By Abubaker Abrahams
The Western Cape is facing the worst drought to hit the region in decades. The demand for water has also steadily increased every year due to the province’s rapidly growing population and economy. This, as well as climate change, has added significant pressure on water supply in the agriculture industry.
Stock farmers and irrigation farmers are among the hardest hit by the drought. In March, the Western Cape Department of Agriculture estimated that R96 million was needed to support farmers in drought affected areas for five months. Provincial MEC for Economic Opportunities , Alan Winde said stock farmers, who farm with livestock, and irrigation farmers, who use irrigation systems to water their crops, have been among the worst affected.
With the Qurbani season upon us, VOC News had the opportunity to visit some qurbani farms to find out how the drought is affecting the quality of sheep and cattle and how much money Muslim consumers will have to fork out for qurbani this year. Things were quite busy at Saratoga farm in Schaapkraal, as new live stock was brought in from suppliers.
The general manager of Saratoga farm, Tariq Doutie, explained how the drought affected their farm this qurbaani season.
“The drought does affect price of sheep this year due to the farmers having to feed their own stock so the prices of sheep and the prices of meat are taking a rise,” explained Doutie.
Owner of the qurban farm in Schaapkraal, Abdul Cader Rahim gave me some figures on the price rises this year.
“The farmers have increased the prices by about a third from last year. If the prices were R1400 last year, we are selling animals for R1700 and R1800. But people but people are conscious of quality these day then in previous years,” stated Rahim.
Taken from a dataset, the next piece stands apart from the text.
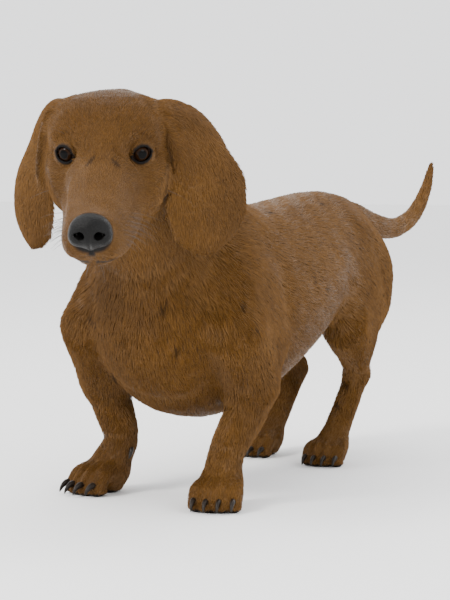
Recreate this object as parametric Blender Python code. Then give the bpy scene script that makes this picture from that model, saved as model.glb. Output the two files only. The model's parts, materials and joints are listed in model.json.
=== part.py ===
"""A smooth-coated dachshund as a still, life-size museum model, standing in mid-stride.

Frame: metres, +Z up, the floor at Z 0. The dog faces -Y and its left side is +X.
The body is modelled like clay: limbs and muscles, each given by a few stations, are
blended into one solid, which thin cuts then part into the pieces a person would name.
"""

import math

import bmesh
import bpy
import numpy as np
import openvdb
from mathutils import Matrix, Vector

# --- Driving dimensions ------------------------------------------------------------
WITHERS_HEIGHT = 0.235  # floor to the top of the shoulders
CM = WITHERS_HEIGHT / 23.5  # every table below is in centimetres, for that height
VOXEL = 0.22 * CM  # spacing of the clay's samples
CUT = 0.0004  # metres, the width of the thin cuts between parts
BODY_TRIANGLES = 3300  # of the whole body before it is parted
EMPTY = 6.0 * CM  # the clay's value in empty space

# --- Head, in its own frame: facing -Y and level, with its origin between the eyes ---
HEAD_ORIGIN = (2.6, -29.6, 26.9)
HEAD_YAW, HEAD_PITCH = 25.0, 16.5  # degrees, to its left and nose down
EYE_SIDE, EYE_BACK, EYE_RADIUS = 2.4, 0.35, 0.95
EYE_TURN = 24.0  # degrees, how far each eye looks out to its side
NOSE_CENTRE, NOSE_RADII = (0.0, -9.6, -2.65), (1.42, 1.0, 1.2)
MUZZLE = (  # centre, half width, half height
    ((0.0, 1.5, -1.7), 3.2, 3.0),
    ((0.0, -1.8, -2.1), 2.5, 2.45),
    ((0.0, -5.2, -2.8), 2.2, 2.05),
    ((0.0, -8.2, -3.2), 2.1, 1.85),
)
JAW = (
    ((0.0, 3.0, -4.2), 2.9, 1.7),
    ((0.0, -1.5, -4.9), 1.9, 1.15),
    ((0.0, -5.5, -5.2), 1.35, 0.85),
    ((0.0, -7.9, -5.2), 1.05, 0.7),
)
EARS = {  # by side, with the right one mirrored: centre, half width, half thickness, turn of its back edge outwards
    1: (
        ((2.6, 3.5, 2.0), 1.3, 0.50, 0),
        ((3.9, 3.7, 2.5), 1.9, 0.45, 8),
        ((5.3, 3.9, 1.6), 2.4, 0.40, 24),
        ((6.35, 3.9, -0.6), 3.0, 0.37, 38),
        ((6.65, 3.6, -3.2), 3.6, 0.35, 52),
        ((6.35, 3.2, -5.8), 3.5, 0.34, 58),
        ((6.1, 3.0, -7.7), 2.5, 0.32, 58),
        ((6.0, 2.9, -8.8), 0.8, 0.26, 58),
    ),
    -1: (
        ((2.6, 3.5, 2.0), 1.3, 0.50, 0),
        ((3.6, 3.7, 2.5), 1.8, 0.45, 6),
        ((4.65, 4.1, 1.6), 2.4, 0.40, 14),
        ((5.6, 4.4, -0.6), 2.9, 0.37, 22),
        ((6.4, 4.4, -3.2), 3.3, 0.35, 32),
        ((6.7, 4.1, -5.6), 3.0, 0.34, 38),
        ((6.6, 3.8, -7.3), 2.1, 0.32, 40),
        ((6.55, 3.6, -8.2), 0.7, 0.26, 40),
    ),
}
EAR_CUP = 0.5  # how far the ear's edges curl in towards the cheek
EAR_SWING = {-1: -4.0, 1: 6.0}  # degrees, how far each ear swings out as the dog moves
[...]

The owner of Sunrise farm, Abdul Aziz Karbary, shared concerns over why importing is not been practiced much lately by qurbaani farmers.
“In Botswana, Zimbabwe and other sub-Saharan countries, there is this problem of food disease in so for that reason meat is not imported from those areas. We are mostly consuming locally produced beef and mutton, that is what we focus on,” said Karbary.
Karbary explained how the price of feed has had a 100 percent increase and later shared his personal experiences when he visited some of his cattle and sheep suppliers this year.
“It was always a perception that it was the market manipulation effect and I thought prices are manipulated for the sake of political gain. But I have been to a farm about two days ago when I saw with my own eyes that there is nothing. No grazing available, conditions were so terrible, in fact the farmer had about one hundred baby lambs lying dead on the fields,” explained Karbary.
Tariq Doutie later explained how pricing has changed this year from size and age to weight.
“Everything works by weight because the farmers are getting better profit and returns if they sell it to the market directly,” said Doutie.
Rahim said the price fluctuations could be due to the increase in wages.
“Inflation has gone up between 7% to 10% but the prices have gone up by 33%. I assume it is because of wages but wages in the farm do not go up more than 10% so overall whatever affects the farmer has gone up by about 10% to 12%,” said Rahim.
High prices will make it very difficult for ordinary people in the country to fulfil the obligation of Qurbani. But the ulema have reiterated that the more effort we put in, the more reward for Muslims. The drought has made most Capetonians conscious of their blessings and with the price of sheep and cattle expected to increase, there’s no doubt that the rewards for keeping this ritual alive will multiply when slaughtering.